Task directions: Go through the listing and copy every line word for word.
--- START ---
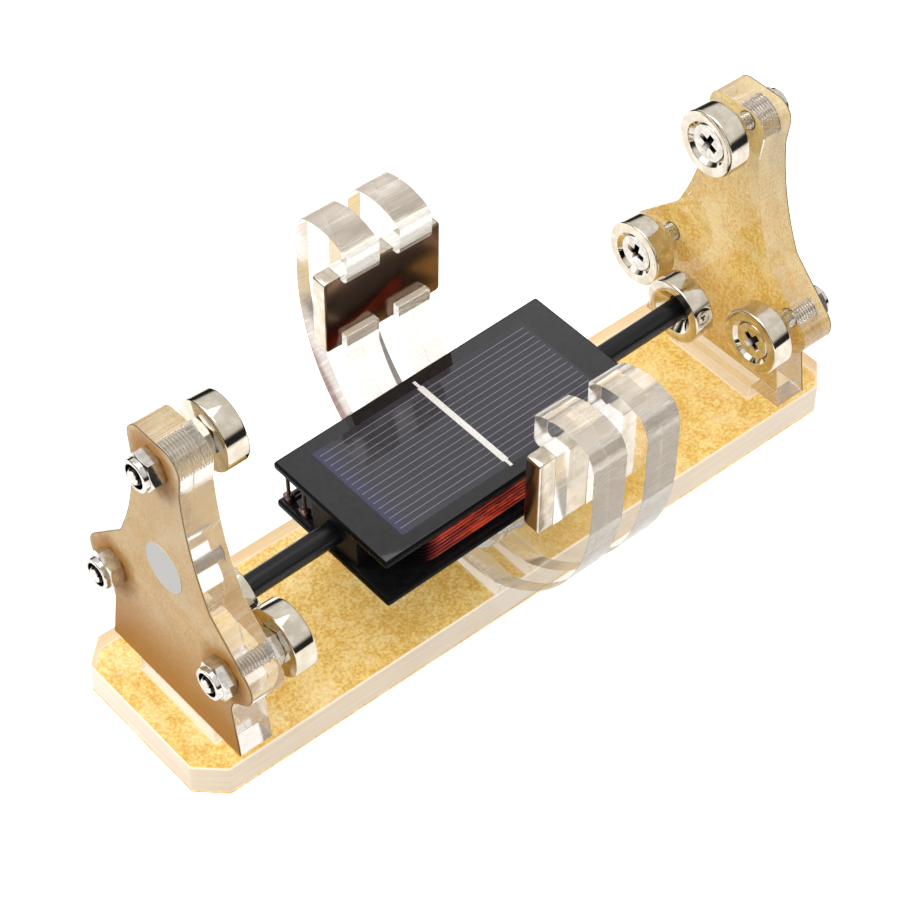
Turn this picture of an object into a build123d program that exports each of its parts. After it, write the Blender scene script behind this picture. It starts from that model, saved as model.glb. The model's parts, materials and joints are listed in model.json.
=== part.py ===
from build123d import *
from math import asin, ceil, cos, dist, hypot, radians, sin, tan
import os

# A levitating solar motor on a clear stand. Millimetres. X runs along the shaft, from the end
# plate that the shaft's point runs against (near) to the other one (far). Z is up. The origin
# is on the surface that the stand rests on, under the middle of the base.

# Base
base_length = 170.4
base_width = 43.0
base_thickness = 7.3
base_corner_x = 5.5
base_corner_y = 5.2
paper_thickness = 0.15
slot_clearance = 0.1
seat_gap = 0.03

# End plates, with heights above the top of the base
plate_thickness = 7.6
plate_inset = 9.2
top_screw_height = 64.55
side_screw_height = 22.55
top_lobe_half = 7.8
top_lobe_over = 6.5
top_lobe_round = 4.3
stem_half = 7.2
shoulder_half = 13.9
shoulder_height = 35.65
stem_top_drop = 3.0
stem_hollow = (1.25, 0.5)
side_lobe_reach = 7.9
side_lobe_cheek = (1.4, 3.3)
side_lobe_chin = (1.8, 3.8)
side_lobe_neck = (3.9, 5.4)
waist_half = 18.5
waist_height = 12.2
waist_hollow = (0.9, 0.5)
foot_half = 20.4
tab_half = 12.0
screw_hole = 4.2
sticker_diameter = 11.0
sticker_height = 36.85
sticker_thickness = 0.1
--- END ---
Full response:
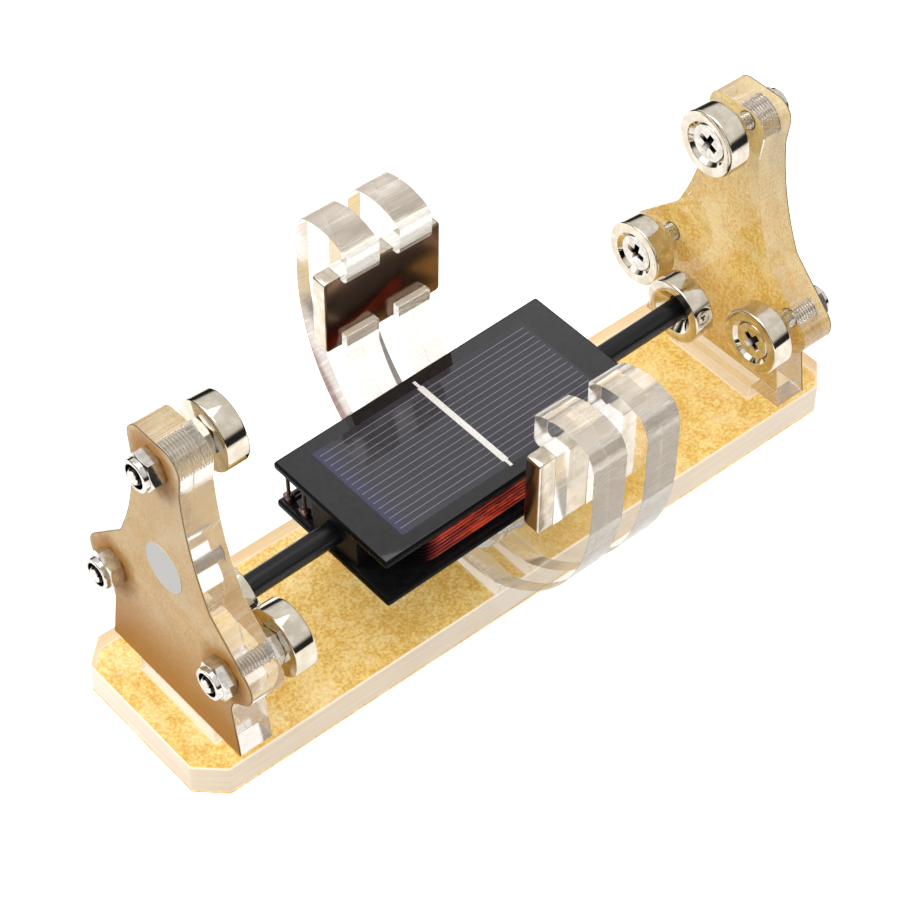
Turn this picture of an object into a build123d program that exports each of its parts. After it, write the Blender scene script behind this picture. It starts from that model, saved as model.glb. The model's parts, materials and joints are listed in model.json.
=== part.py ===
from build123d import *
from math import asin, ceil, cos, dist, hypot, radians, sin, tan
import os

# A levitating solar motor on a clear stand. Millimetres. X runs along the shaft, from the end
# plate that the shaft's point runs against (near) to the other one (far). Z is up. The origin
# is on the surface that the stand rests on, under the middle of the base.

# Base
base_length = 170.4
base_width = 43.0
base_thickness = 7.3
base_corner_x = 5.5
base_corner_y = 5.2
paper_thickness = 0.15
slot_clearance = 0.1
seat_gap = 0.03

# End plates, with heights above the top of the base
plate_thickness = 7.6
plate_inset = 9.2
top_screw_height = 64.55
side_screw_height = 22.55
top_lobe_half = 7.8
top_lobe_over = 6.5
top_lobe_round = 4.3
stem_half = 7.2
shoulder_half = 13.9
shoulder_height = 35.65
stem_top_drop = 3.0
stem_hollow = (1.25, 0.5)
side_lobe_reach = 7.9
side_lobe_cheek = (1.4, 3.3)
side_lobe_chin = (1.8, 3.8)
side_lobe_neck = (3.9, 5.4)
waist_half = 18.5
waist_height = 12.2
waist_hollow = (0.9, 0.5)
foot_half = 20.4
tab_half = 12.0
screw_hole = 4.2
sticker_diameter = 11.0
sticker_height = 36.85
sticker_thickness = 0.1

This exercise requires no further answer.